### WHAT IS BEING ASKED
Quote every line as given.

### DATASET CONTENT
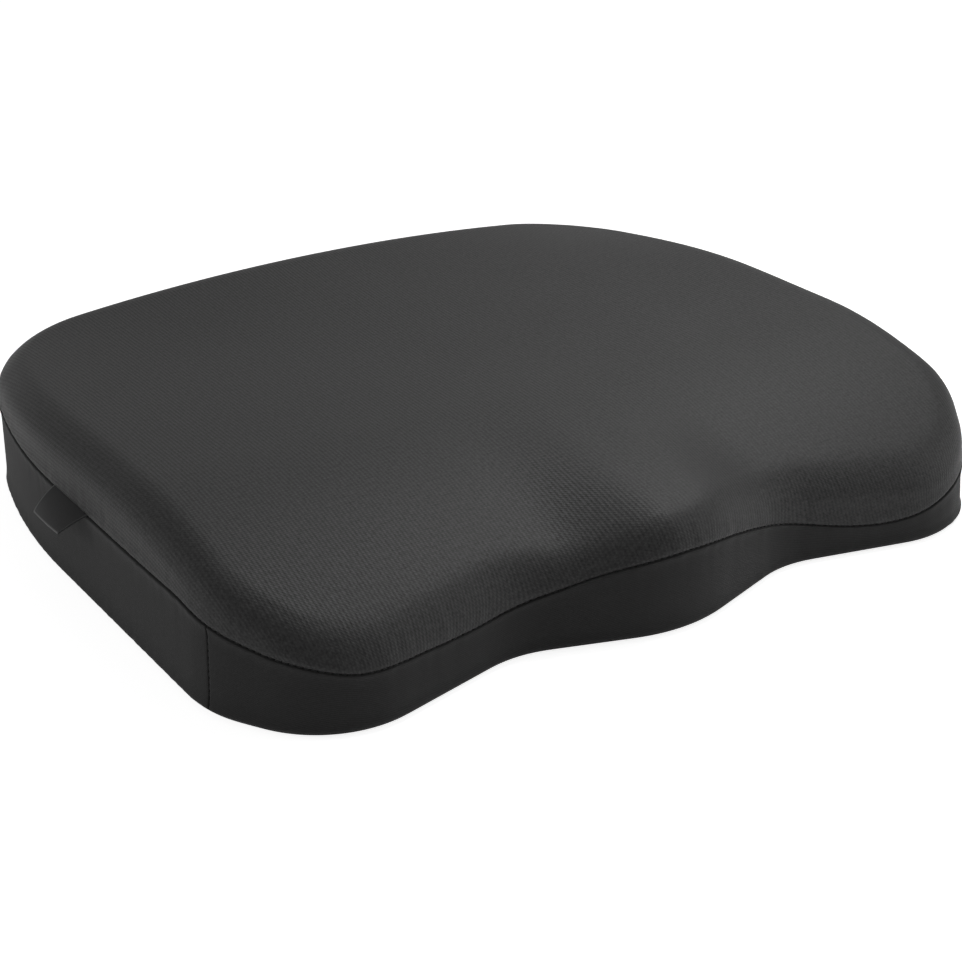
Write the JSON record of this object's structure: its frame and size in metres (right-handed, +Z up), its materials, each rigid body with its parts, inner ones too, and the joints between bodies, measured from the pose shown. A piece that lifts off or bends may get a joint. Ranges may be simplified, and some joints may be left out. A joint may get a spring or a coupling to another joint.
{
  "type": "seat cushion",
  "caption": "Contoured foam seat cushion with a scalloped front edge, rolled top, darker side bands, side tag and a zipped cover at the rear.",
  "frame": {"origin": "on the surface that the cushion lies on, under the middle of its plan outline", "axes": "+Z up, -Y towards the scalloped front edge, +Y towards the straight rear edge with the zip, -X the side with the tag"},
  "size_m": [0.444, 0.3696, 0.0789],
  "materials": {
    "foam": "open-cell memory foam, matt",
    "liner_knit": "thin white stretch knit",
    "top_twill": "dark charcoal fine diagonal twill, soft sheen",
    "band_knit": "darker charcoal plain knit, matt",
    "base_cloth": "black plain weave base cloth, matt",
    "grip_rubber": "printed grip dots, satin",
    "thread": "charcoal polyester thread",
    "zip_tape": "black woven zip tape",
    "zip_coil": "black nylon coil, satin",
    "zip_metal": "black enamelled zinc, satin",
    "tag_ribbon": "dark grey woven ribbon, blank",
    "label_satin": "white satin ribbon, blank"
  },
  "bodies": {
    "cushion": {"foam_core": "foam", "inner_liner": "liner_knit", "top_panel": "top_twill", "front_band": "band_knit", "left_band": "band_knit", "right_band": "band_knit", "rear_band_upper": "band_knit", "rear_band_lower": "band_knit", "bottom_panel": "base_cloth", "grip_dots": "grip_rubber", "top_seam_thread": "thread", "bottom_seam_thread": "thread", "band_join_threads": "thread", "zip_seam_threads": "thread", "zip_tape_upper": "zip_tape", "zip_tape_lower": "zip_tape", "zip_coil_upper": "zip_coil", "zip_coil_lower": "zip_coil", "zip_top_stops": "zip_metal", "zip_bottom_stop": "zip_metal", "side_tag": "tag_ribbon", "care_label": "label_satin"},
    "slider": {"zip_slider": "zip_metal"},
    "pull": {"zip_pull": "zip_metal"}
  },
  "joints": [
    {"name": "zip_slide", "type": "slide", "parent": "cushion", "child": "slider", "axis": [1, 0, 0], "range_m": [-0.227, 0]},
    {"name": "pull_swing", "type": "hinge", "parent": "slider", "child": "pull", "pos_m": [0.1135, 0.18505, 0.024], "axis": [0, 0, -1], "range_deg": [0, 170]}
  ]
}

### ANSWER TO THIS TASK
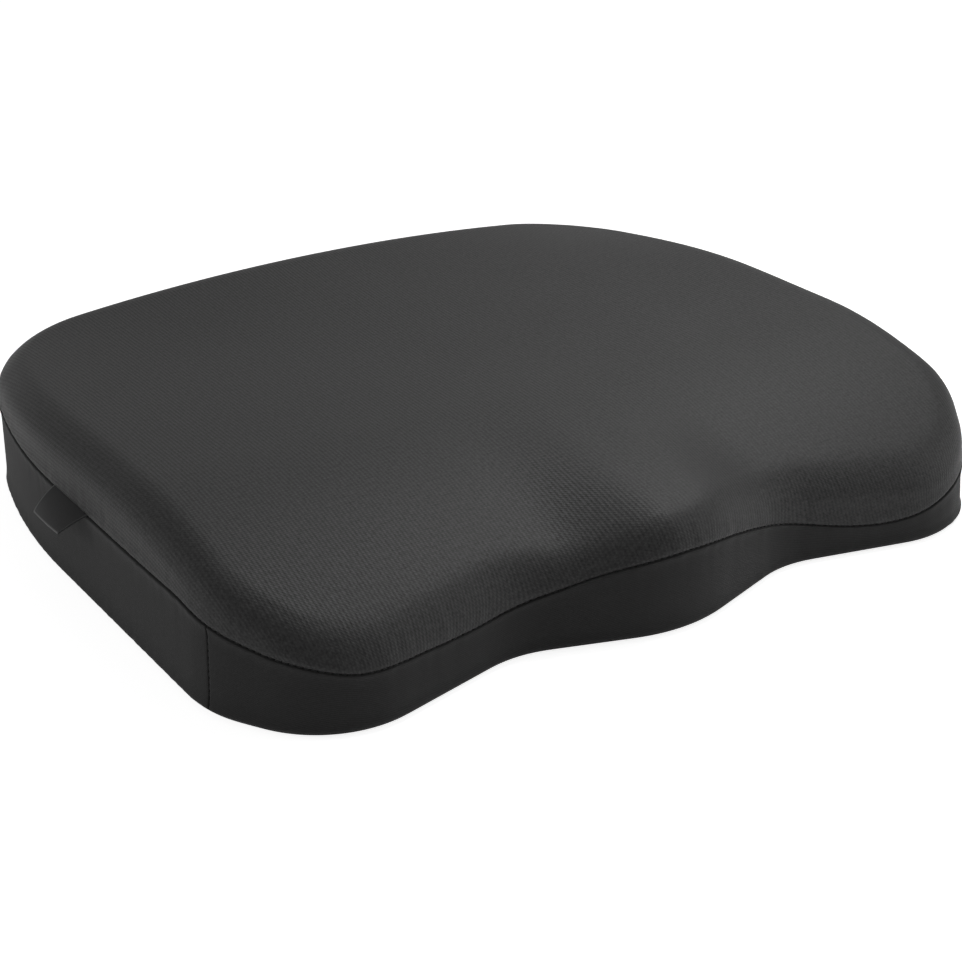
Write the JSON record of this object's structure: its frame and size in metres (right-handed, +Z up), its materials, each rigid body with its parts, inner ones too, and the joints between bodies, measured from the pose shown. A piece that lifts off or bends may get a joint. Ranges may be simplified, and some joints may be left out. A joint may get a spring or a coupling to another joint.
{
  "type": "seat cushion",
  "caption": "Contoured foam seat cushion with a scalloped front edge, rolled top, darker side bands, side tag and a zipped cover at the rear.",
  "frame": {"origin": "on the surface that the cushion lies on, under the middle of its plan outline", "axes": "+Z up, -Y towards the scalloped front edge, +Y towards the straight rear edge with the zip, -X the side with the tag"},
  "size_m": [0.444, 0.3696, 0.0789],
  "materials": {
    "foam": "open-cell memory foam, matt",
    "liner_knit": "thin white stretch knit",
    "top_twill": "dark charcoal fine diagonal twill, soft sheen",
    "band_knit": "darker charcoal plain knit, matt",
    "base_cloth": "black plain weave base cloth, matt",
    "grip_rubber": "printed grip dots, satin",
    "thread": "charcoal polyester thread",
    "zip_tape": "black woven zip tape",
    "zip_coil": "black nylon coil, satin",
    "zip_metal": "black enamelled zinc, satin",
    "tag_ribbon": "dark grey woven ribbon, blank",
    "label_satin": "white satin ribbon, blank"
  },
  "bodies": {
    "cushion": {"foam_core": "foam", "inner_liner": "liner_knit", "top_panel": "top_twill", "front_band": "band_knit", "left_band": "band_knit", "right_band": "band_knit", "rear_band_upper": "band_knit", "rear_band_lower": "band_knit", "bottom_panel": "base_cloth", "grip_dots": "grip_rubber", "top_seam_thread": "thread", "bottom_seam_thread": "thread", "band_join_threads": "thread", "zip_seam_threads": "thread", "zip_tape_upper": "zip_tape", "zip_tape_lower": "zip_tape", "zip_coil_upper": "zip_coil", "zip_coil_lower": "zip_coil", "zip_top_stops": "zip_metal", "zip_bottom_stop": "zip_metal", "side_tag": "tag_ribbon", "care_label": "label_satin"},
    "slider": {"zip_slider": "zip_metal"},
    "pull": {"zip_pull": "zip_metal"}
  },
  "joints": [
    {"name": "zip_slide", "type": "slide", "parent": "cushion", "child": "slider", "axis": [1, 0, 0], "range_m": [-0.227, 0]},
    {"name": "pull_swing", "type": "hinge", "parent": "slider", "child": "pull", "pos_m": [0.1135, 0.18505, 0.024], "axis": [0, 0, -1], "range_deg": [0, 170]}
  ]
}